A quick look at asyncio sleep's code gives us this:

@types.coroutine
def __sleep0():
    """Skip one event loop run cycle.
    This is a private helper for 'asyncio.sleep()', used
    when the 'delay' is set to 0.  It uses a bare 'yield'
    expression (which Task.__step knows how to handle)
    instead of creating a Future object.
    """
    yield


async def sleep(delay, result=None):
    ...
    if delay <= 0:
        await __sleep0()
        return result
    ...

And a quick look at asyncio Task __step's code shows that it can only return control to the event loop if there is a yielded object and it's either None or a future-like object implementing the Future's class interface, namely a _asyncio_future_blocking attribute and a similar __await__ method.

Question:

The way the asyncio docs and examples are worded give the impression that a coroutine is always suspended when an await expression is run.

Since await obj is equivalent to yield from obj.__await__() and yield generally means "yield control/suspend", was it a oversight that yield from won't suspend generators if nothing was yielded?

def outer():
    def inner(v):
        if v: yield
    yield from inner(False) # Not suspended
    yield from inner(True)  # Suspended

I understand that it wouldn't be feasible to suspend a non-yielding generator with yield from, but the fact that it's named yield and silently goes through (no StopIteration exception) caused quite a confusion in my mind and my code, when it wasn't suspending a task mid-execution.

Asyncio sleep's docs mention it without detailing the trick involved.

Setting the delay to 0 provides an optimized path to allow other tasks to run. This can be used by long-running functions to avoid blocking the event loop for the full duration of the function call.

Solution

Your exact question was:

"was it a[n] oversight that yield from won't suspend generators if nothing was yielded?"

The answer is that it absolutely, positively was not an oversight. There is no room for any doubt. Consider the following code, where g is a generator/iterator:

next(g)

or the equivalent:

g.__next__()

When you call this function, one of two things must happen. It either returns an object, possibly None; or it raises an exception. That is true of any Python function call. It's how the language works.

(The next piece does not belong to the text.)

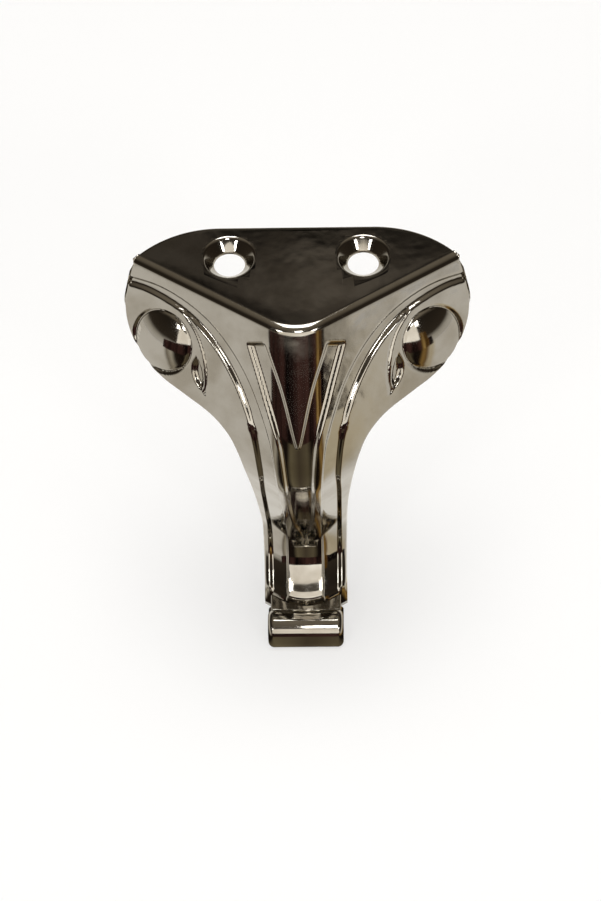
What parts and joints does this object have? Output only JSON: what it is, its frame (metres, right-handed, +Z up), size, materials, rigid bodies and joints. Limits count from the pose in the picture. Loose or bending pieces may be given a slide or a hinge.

So if "nothing was yielded" by g, there is no possible definition for the next function. Returning None is a perfectly valid possibility, but "returning nothing" is not.

Consider:

def f1():
    yield None

def f2():
    if False:
         yield None

x1 = list(f1())
x2 = list(f2())

print(x1)
>>> [None]
print(x2)
>>> []

The first iterator yields one object, None. The second iterator never yields at all. Both are valid but they are not the same thing.

Thus there is no such concept as "suspending an generator/iterator if nothing was yielded." All yields must yield some "thing" - some object. That object is the returned value of the next function. It is possible to design a programming language that works some other way, but it wouldn't be Python.

As for StopIteration, it is only raised when the iterator/generator returns. When you use an iterator in an in expression, Python suppresses this error. The only way I can think of to see an explicit StopIteration is to call one of the generator's low-level functions, like next or send. Your expectation of seeing StopIteration from code like yield from x, where x yields nothing, is not correct. This code:

x = []
yield from x

does not terminate a function, it's just a no-op. It won't raise anything and the method will continue.

I hope this clarifies some of these issues.

Answered By - Paul Cornelius